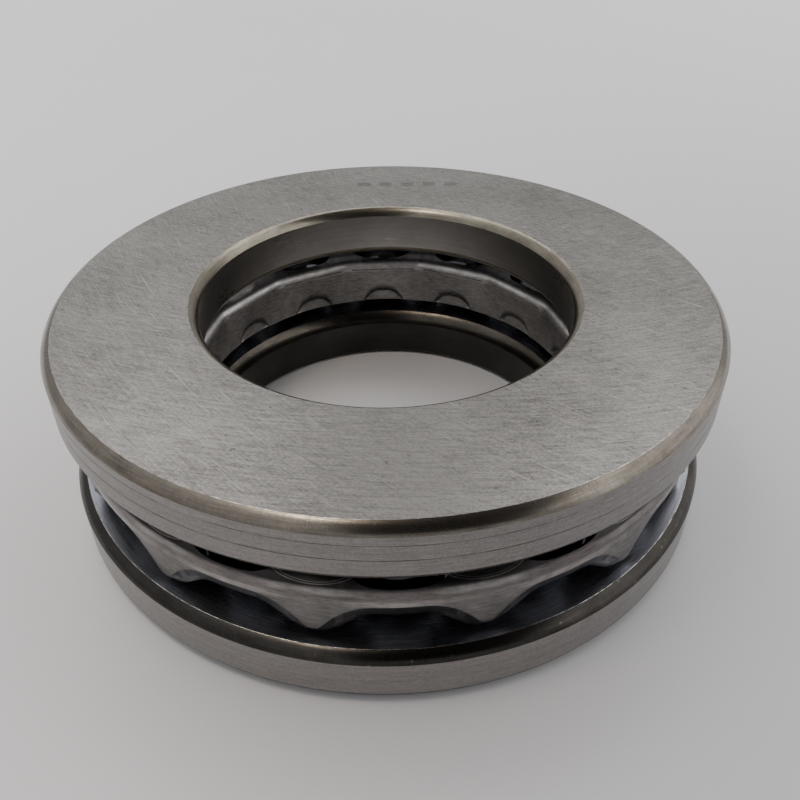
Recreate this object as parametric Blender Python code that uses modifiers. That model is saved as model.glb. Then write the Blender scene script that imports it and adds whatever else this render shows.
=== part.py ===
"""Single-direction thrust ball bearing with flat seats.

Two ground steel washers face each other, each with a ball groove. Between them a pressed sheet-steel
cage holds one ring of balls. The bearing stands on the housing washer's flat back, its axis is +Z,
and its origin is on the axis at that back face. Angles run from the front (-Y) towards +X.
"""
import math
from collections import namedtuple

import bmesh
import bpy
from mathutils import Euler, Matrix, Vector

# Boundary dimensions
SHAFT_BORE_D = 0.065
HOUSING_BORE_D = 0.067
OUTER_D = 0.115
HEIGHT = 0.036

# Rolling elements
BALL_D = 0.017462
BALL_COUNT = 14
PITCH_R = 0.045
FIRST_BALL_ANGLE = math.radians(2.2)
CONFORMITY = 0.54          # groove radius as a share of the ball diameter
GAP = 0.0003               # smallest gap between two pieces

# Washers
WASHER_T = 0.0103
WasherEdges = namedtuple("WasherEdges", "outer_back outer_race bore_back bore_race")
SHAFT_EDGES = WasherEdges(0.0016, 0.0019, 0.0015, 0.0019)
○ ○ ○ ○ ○
=== SHORT EXERCISE ===
Quote each line above in full, word for word.

=== THE OUTPUT ===
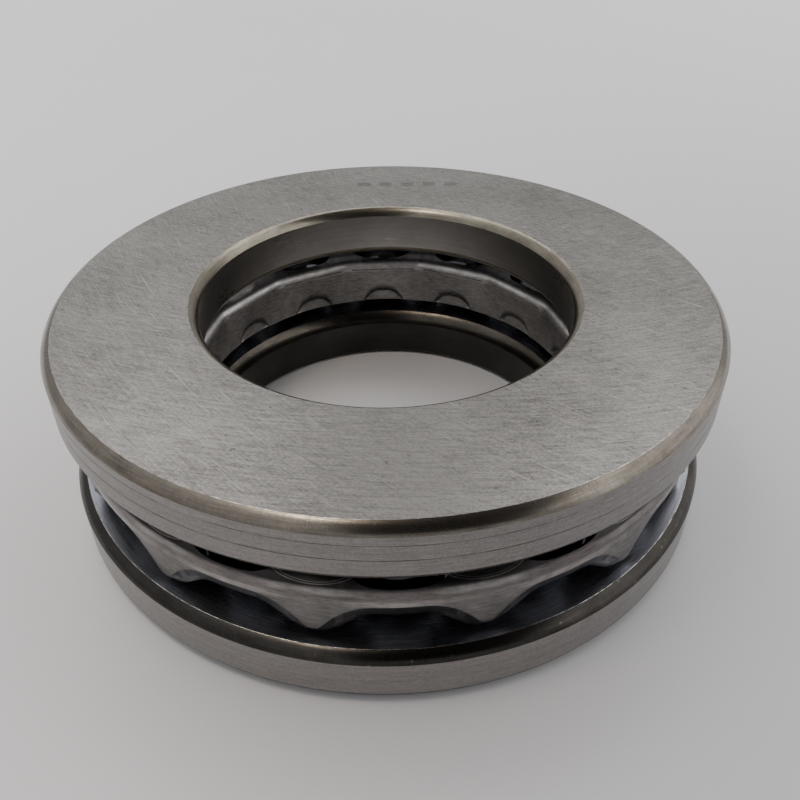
Recreate this object as parametric Blender Python code that uses modifiers. That model is saved as model.glb. Then write the Blender scene script that imports it and adds whatever else this render shows.
=== part.py ===
"""Single-direction thrust ball bearing with flat seats.

Two ground steel washers face each other, each with a ball groove. Between them a pressed sheet-steel
cage holds one ring of balls. The bearing stands on the housing washer's flat back, its axis is +Z,
and its origin is on the axis at that back face. Angles run from the front (-Y) towards +X.
"""
import math
from collections import namedtuple

import bmesh
import bpy
from mathutils import Euler, Matrix, Vector

# Boundary dimensions
SHAFT_BORE_D = 0.065
HOUSING_BORE_D = 0.067
OUTER_D = 0.115
HEIGHT = 0.036

# Rolling elements
BALL_D = 0.017462
BALL_COUNT = 14
PITCH_R = 0.045
FIRST_BALL_ANGLE = math.radians(2.2)
CONFORMITY = 0.54          # groove radius as a share of the ball diameter
GAP = 0.0003               # smallest gap between two pieces

# Washers
WASHER_T = 0.0103
WasherEdges = namedtuple("WasherEdges", "outer_back outer_race bore_back bore_race")
SHAFT_EDGES = WasherEdges(0.0016, 0.0019, 0.0015, 0.0019)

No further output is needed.